According to the diocese, collectively, the six schools have seen a decline of enrollment over the last five years, but the registration totals for the upcoming school year are down significantly, largely due to the massive unemployment and loss of business that has resulted from the COVID-19 pandemic. More than $630,000 in tuition bills for the past school year (2019-2020) remains outstanding at these schools.
“Today I was saddened to learn of the diocese decision to close Our Lady of Grace Catholic Academy in Howard Beach,” State Sen. Joe Addabbo, Jr. (D-Howard Beach) said Thursday. “For 95 years, Our Lady of Grace has been an important part of the Howard Beach community.

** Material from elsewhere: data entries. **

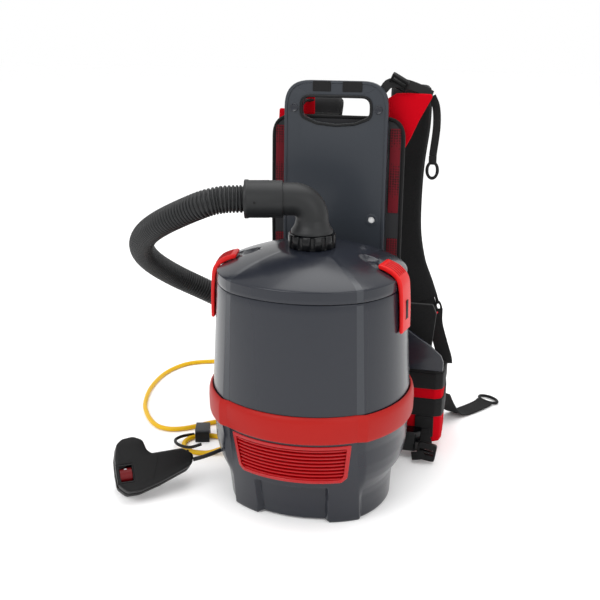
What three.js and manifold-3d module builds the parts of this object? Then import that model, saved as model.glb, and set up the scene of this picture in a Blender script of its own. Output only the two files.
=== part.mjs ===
// Backpack vacuum cleaner: an upright drum with a lift-off lid, a motor base, a moulded back plate and a soft
// carrying harness, with its hose, its handset on a cable and its mains lead lying round it.
// Millimetres, +Z up. The origin is on the floor, on the drum's own axis. -Y is the front, the harness is
// on +Y, and +X is the right-hand side seen from the front.
import * as THREE from "three";
import { mergeVertices } from "three/addons/utils/BufferGeometryUtils.js";
import Module from "manifold-3d";

const wasm = await Module();
wasm.setup();

// Driving dimensions
const GAP = 0.4; // between pieces that touch
const WALL = 3.5; // moulded shells
const BELT_BOTTOM = 137; // the red belt round the joint of base and drum
const BELT_TOP = 177;
const BELT_BACK = 124; // how far back the belt reaches on either side
const JOINT_HEIGHT = 157; // where the drum stands on the base, inside the belt
const DRUM_TOP = 334.6;
const LID_TOP = 381;
const BACK_FLAT = 129.6; // the drum's flat back, against the back plate
const FACET_RADIUS = 168; // the flatter front facet, in plan
const SIDE_ANGLE = 97; // from the front, where the base's flared wall has its side radius
const CREASE = 40; // half-angle of the front facet, degrees
const FOOT_CREASE = 48.5; // the same at the floor
const FOOT_GAP = 52; // half-width of the recess between the two front feet
const NECK_BORE = 19; // hole in the lid
const ELBOW_RADIUS = 23;
const ELBOW_BORE = 18.8;
const HOSE_HEIGHT = 449;
const HOSE_RADIUS = 19.5;
const HOSE_AIM = new THREE.Vector3(-0.965, -0.262, 0).normalize(); // the way the elbow points at rest
const CUFF_END = 95;
const LATCH_ANGLE = 80; // from the front, either side
const LATCH_HALF_WIDTH = 17;
const LATCH_PIVOT = new THREE.Vector2(142.7, 277.5); // distance from the axis, height
const PLATE_FRONT = 130;
const PLATE_THICKNESS = 10;
const PLATE_TOP = 600;
const PLATE_HALF_WIDTH = 80;
const PLATE_BEND = 390; // above this height the plate leans back
const PLATE_LEAN = 3; // degrees
const CORD_RADIUS = 4;
const CABLE_RADIUS = 3;
const WEBBING = 2.4; // thickness

const COLOURS = {
  slate: [0x3c4048, 0.35, 0],
  belt: [0xc83228, 0.4, 0],
  grille: [0xc00a1e, 0.4, 0],
  latch: [0xeb3c3c, 0.4, 0],
  black: [0x141414, 0.5, 0],
  hose: [0x3a3a3a, 0.5, 0],
  rubber: [0x202020, 0.8, 0],
  redFabric: [0xc80a23, 0.9, 0],
  blackFabric: [0x161616, 0.9, 0],
  webbing: [0x1c1c1c, 0.85, 0],
  cord: [0xe1c81e, 0.5, 0],
  steel: [0xb0b4b8, 0.35, 1],
  copper: [0xb4703a, 0.4, 1],
  paper: [0xe8e2d4, 0.95, 0],
  filter: [0x8c9096, 0.95, 0],
};

const machine = new THREE.Group();
machine.name = "backpack_vacuum";

// Helpers: meshes to solids and back

function solidOf(geometry) {
  const plain = geometry.index ? geometry.toNonIndexed() : geometry.clone();
  const bare = new THREE.BufferGeometry();
  bare.setAttribute("position", plain.getAttribute("position"));
  const merged = mergeVertices(bare, 1e-3);
  const made = new wasm.Manifold(
    new wasm.Mesh({
      numProp: 3,
      vertProperties: merged.attributes.position.array,
      triVerts: new Uint32Array(merged.index.array),
    }),
  );
  return made;
}

function geometryOf(solid) {
  const mesh = solid.getMesh();
  const positions = new Float32Array(mesh.numVert * 3);
  for (let i = 0; i < mesh.numVert; i++) {
    positions.set(mesh.vertProperties.subarray(i * mesh.numProp, i * mesh.numProp + 3), i * 3);
  }
  const geometry = new THREE.BufferGeometry();
  geometry.setAttribute("position", new THREE.BufferAttribute(positions, 3));
  geometry.setIndex(new THREE.BufferAttribute(new Uint32Array(mesh.triVerts), 1));
  return geometry;
}

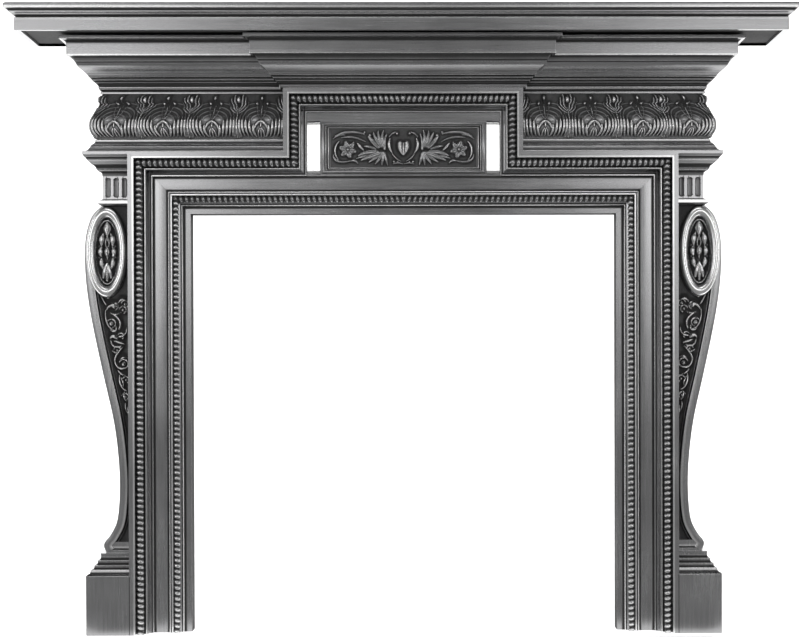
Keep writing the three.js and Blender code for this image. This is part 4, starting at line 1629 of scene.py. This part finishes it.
    def add_rosette(self, casting: Casting) -> None:
        """Adds the dish in the hoop: rounded petals round a long boss, inside a thin rim.

        Args:
            casting: the piece that gets it.
        """
        x, y = np.meshgrid(*(
            np.linspace(-half - self.dish_lap, half + self.dish_lap, int(half * self.dish_density))
            for half in self.dish
        ))
        relief = Relief(x, y)
        ring = np.hypot(x / self.dish[0], y / self.dish[1])
        relief.height = self.rim_height * np.exp(-(((ring - self.rim_place) / self.rim_width) ** 2))
        relief.carve(self.rosette)
        place = self.place(self.oval_reach + x, self.centre + y, self.ground + relief.height)
        light_and_wear = relief.light_and_wear(self.rosette_rub_and_light)
        casting.add_plate(*np.moveaxis(place, -1, 0), self.ground - self.thickness, light_and_wear)

    def carve_vine(self, relief: Relief) -> None:
        """Carves the vine: running scrolls with leaves, and a ball in the eye of each.

        Args:
            relief: the carving that gets it.
        """
        relief.carve([self.vine])
        base, gain = self.ball_lift
        for x, y, size in self.balls:
            relief.bud(x, y, size, size, base + gain * size)
            coil = coil_of((x, y), (size + self.coil_gaps[0], size + self.coil_gaps[1]), self.coil_turn)
            relief.stroke(coil, self.coil_widths, self.coil_lift)

    def add_carving(self, casting: Casting, line: Array) -> None:
        """Adds the carved ground inside the strap, with a hole for the rosette's dish.

        Args:
            casting: the piece that gets it.
            line: the outline, as points of (reach, level).
        """
        rows = int(SIZES.scroll_height / self.row_height)
        level = np.linspace(SIZES.scroll_base, SIZES.scroll_top, rows)[:, None]
        far = np.interp(level, line[:, 1], line[:, 0]) - self.strap_lap
        x = -self.inner_lap + (far + self.inner_lap) * np.linspace(0, 1, self.columns)
        y = np.broadcast_to(level, x.shape)
        relief = Relief(x, y)
        self.carve_vine(relief)
        wide, high = (half + self.hole_rim for half in self.dish)
        hole = ((x - self.oval_reach) / wide) ** 2 + ((y - self.centre) / high) ** 2 < 1
        light_and_wear = relief.light_and_wear(self.vine_rub_and_light)
        place = self.place(x, y, self.ground + np.where(hole, -self.hole_depth, relief.height))
        casting.add_plate(*np.moveaxis(place, -1, 0), self.ground - self.carving_depth, light_and_wear)

    def build(self, finish: bpy.types.Material, leg: Leg) -> None:
        """Builds the console's pieces.

        Args:
            finish: material of the pieces.
            leg: the leg that it belongs to.
        """
        line = self.line()
        body = Casting(leg.named("console"))
        self.add_strap(body, line)
        self.add_ground(body, line)
        self.add_hoop(body)
        body.finish([leg.node], "leg_iron", finish)
        carving = Casting(leg.named("console_carving"), CARVED)
        self.add_carving(carving, line)
        self.add_rosette(carving)
        carving.finish([leg.node], "leg_iron", finish)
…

My prayers go out to the students, parents, teachers and administration of the school. If I can be of any assistance, please let me know. I intend to be in contact with the diocese, as to the future fate of the school building.”
According to the diocese, “every effort” will be made to help transition affected students and families to nearby Catholic academies. To help the transition, the DOB, through the St. Elizabeth Ann Seton Trust, will provide a one-time $500 financial grant for each child from a closed school enrolling and attending in a new Catholic elementary academy or school in Brooklyn or Queens this fall, as long as they have met all of their financial obligations. For those who meet the financial eligibility, tuition assistance is available through Futures in Education (futuresineducation.org).
The six Catholic academies in Queens and Brooklyn aren’t the only parochial schools in the city set to be permanently shuttered. The Archdiocese of New York, which serves the Bronx, Manhattan, Staten Island, Putnam, Dutchess, Orange, Sullivan, Westchester, Ulster, and Rockland, announced Thursday that 20 schools will be unable to reopen in the wake of the COVID-19 pandemic. Three schools will merge. The moves will impact approximately 2,500 students and 350 staff.
“Children are always the most innocent victims of any crisis, and this COVID-19 pandemic is no exception,” said Timothy Cardinal Dolan, Archbishop of New York. “Too many have lost parents and grandparents to this insidious virus, and now thousands will not see their beloved school again. I’ve kept a hopeful eye on our schools throughout this saga and my prayers are with all of the children and their families who will be affected by this sad news. Given the devastation of this pandemic, I’m grateful more schools didn’t meet this fate, and that Catholic schools nearby are ready to welcome all the kids.”